Mais Dumas n’est pas cuisinier. Avant lui, alors ? Le cuisinier Urbain Dubois, élève du grand Marie-Antoine Carême parle d’une sauce portugaise : on blanchit le zeste d’une orange et on le cuit avec de la sauce brune, du vin de Madère, piments, clous de girofle, un bouquet garni d’aromates; on réduit, et l’on additionne de jus d’orange. Là, on comprend la dénomination, due à l’agrume venu du Portugal, et au vin de Madère.

Mais pour sa timbale de riz à la Portugaise ? Cette fois, pas d’orange, dans la recette suivante :

Beurrez l’intérieur d’un moule à dôme, décorez-le avec des ronds de truffes noires. — Hachez 100 gram. de moelle de bœuf, mettez-la dans une casserole avec un morceau de beurre et un oignon haché, faites revenir celui-ci sans prendre couleur, ajoutez alors 600 gram. de bon riz; faites également revenir ce riz pendant quelques secondes, mouillez-le ensuite, au triple de sa hauteur, avec de bon bouillon non dégraissé; cuisez-le pendant 25 minutes; quand il est à sec, finissez-le, en incorporant un morceau de beurre; avec ce riz, masquez les parois intérieures, ainsi que le fond du moule à timbale, avec une couche de l’épaisseur de 4 centim., en laissant un vide; lissez l’intérieur de celui-ci, emplissez-le avec un émincé de filets de volaille, mêlé avec du maigre de jambon cuit coupé en petits dés, lié avec un peu de bonne sauce madère. Couvrez l’émincé avec une épaisse couche de riz. Tenez le moule pendant quelques minutes à l’étuve; démoulez ensuite la timbale sur un plat, entourez-la, à sa base, avec une douzaine de filets mignons de poulets bigarrés avec de la langue écarlate; glacez les filets, envoyez à part une saucière de bonne sauce tomate, réduite.

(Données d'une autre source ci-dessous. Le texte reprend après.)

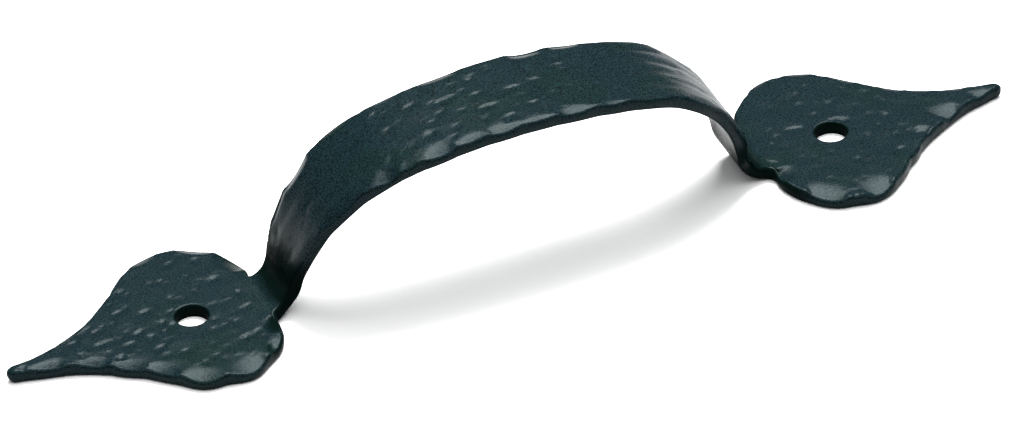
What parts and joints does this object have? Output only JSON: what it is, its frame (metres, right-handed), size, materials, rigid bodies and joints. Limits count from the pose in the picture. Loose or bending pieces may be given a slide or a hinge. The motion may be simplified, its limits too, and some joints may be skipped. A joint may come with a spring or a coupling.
{
  "type": "cabinet handle",
  "caption": "Hammered surface-mounted cabinet pull: a bowed strap grip between pointed spade-shaped end leaves, each with a screw hole, forged from one strip.",
  "frame": {"origin": "middle of the flat underside, halfway between the two leaves", "axes": "+X runs along the pull towards its right tip, +Y points from the front edge to the back edge, +Z points away from the door to the top of the grip"},
  "size_m": [0.165, 0.0359, 0.0265],
  "materials": {
    "black_paint": "satin blue-black paint over hammered steel"
  },
  "bodies": {
    "root": {"pull_handle": "black_paint"}
  },
  "joints": []
}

Serait-ce la présence du riz qui justifierait la dénomination « à la Portugaise » ? Le même Dubois donne une recette d’ortolans à la Portugaise… où il n’y a ni riz ni orange… mais du vin de Madère : notre hypothèse initiale est renforcée.

Pour André Viard, antérieur à Dubois, il y a encore une sauce faite avec beurre, jaune d’œufs crus, jus de citron, du gros poivre, du sel, on cuit en fouettant pour qu’elle se lie : ne serait-ce pas notre hollandaise moderne ? Et le citron serait-il à l’origine de la dénomination ?

Enfin, encore avant, il y a Massialot, en 1705, et Nicolas de Bonnefons, en 1654, qui donnent la recette de ces œufs à la Portugaise faits de jaune d’oeuf, sirop de sucre, eau de fleur d’oranger, cuits avec cannelle, écorce de citron confite, nompareille (sorte d’oeillet).

Allons, il faut conclure que la dénomination « à la Portugaise » résulte de la présence, selon les cas, de vin de Madère, de riz ou des diverses parties (eau de fleur, zestes, jus) d’agrumes.